For the most part, KVM only needs to handle forwarding these requests to
firmware (to be issued via the SNP_GUEST_REQUEST firmware command defined
in the SEV-SNP Firmware ABI), and then forwarding the encrypted response to
the guest.
However, in the case of SNP Extended Guest Requests, the host is also
able to provide the certificate data corresponding to the endorsement key
used by firmware to sign attestation report requests. This certificate data
is provided by userspace because:
1) It allows for different keys/key types to be used for each particular
guest with requiring any sort of KVM API to configure the certificate
table in advance on a per-guest basis.
2) It provides additional flexibility with how attestation requests might
be handled during live migration where the certificate data for
source/dest might be different.
3) It allows all synchronization between certificates and firmware/signing
key updates to be handled purely by userspace rather than requiring
some in-kernel mechanism to facilitate it. [1]
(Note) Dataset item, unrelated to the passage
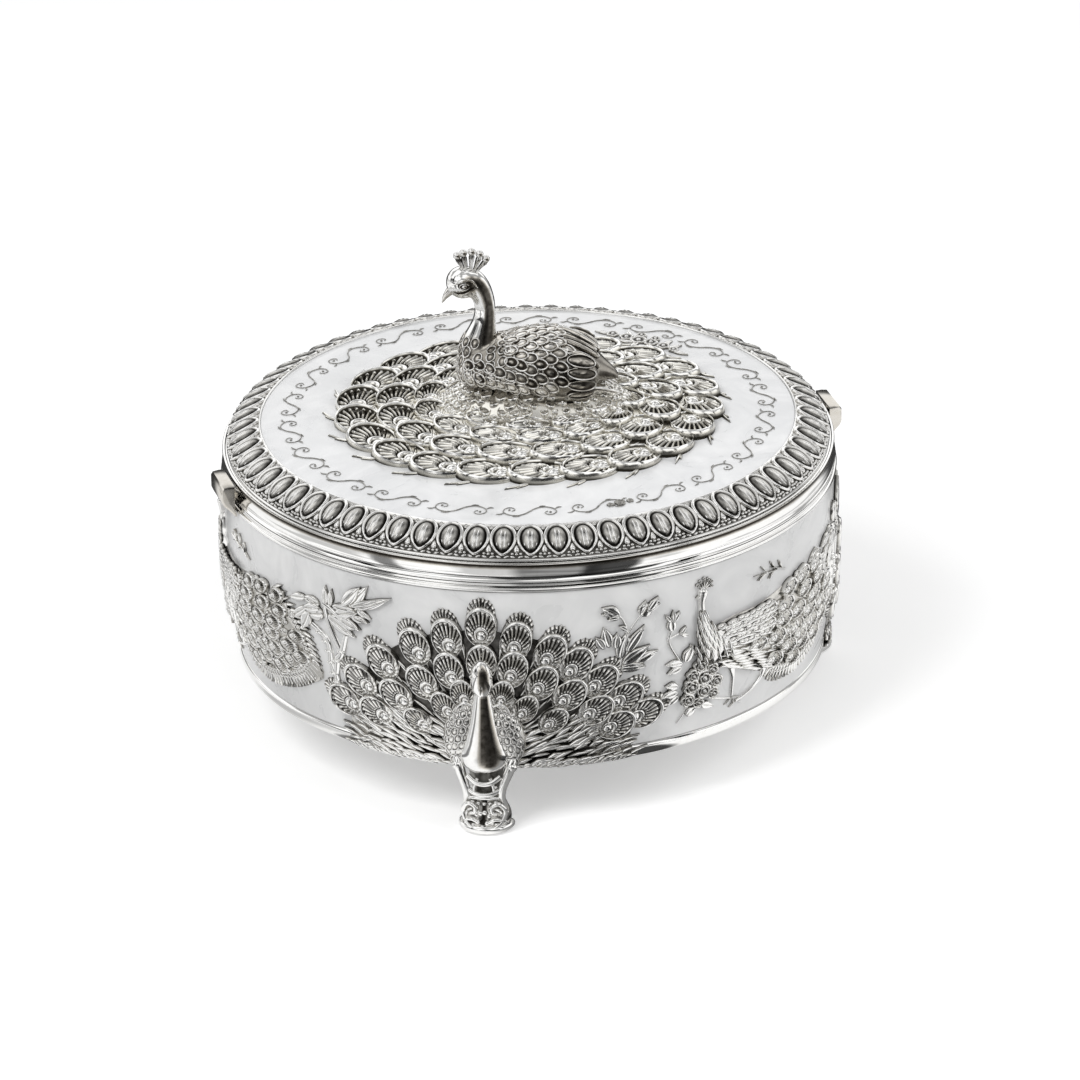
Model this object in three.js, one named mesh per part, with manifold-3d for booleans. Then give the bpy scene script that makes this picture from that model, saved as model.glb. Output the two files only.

To support fetching certificate data from userspace, a new KVM exit type will
be needed to handle fetching the certificate from userspace. An attempt to
define a new KVM_EXIT_COCO/KVM_EXIT_COCO_REQ_CERTS exit type to handle this
was introduced in v1 of this patchset, but is still being discussed by
community, so for now this patchset only implements a stub version of SNP
Extended Guest Requests that does not provide certificate data, but is still
enough to provide compliance with the GHCB 2.0 spec.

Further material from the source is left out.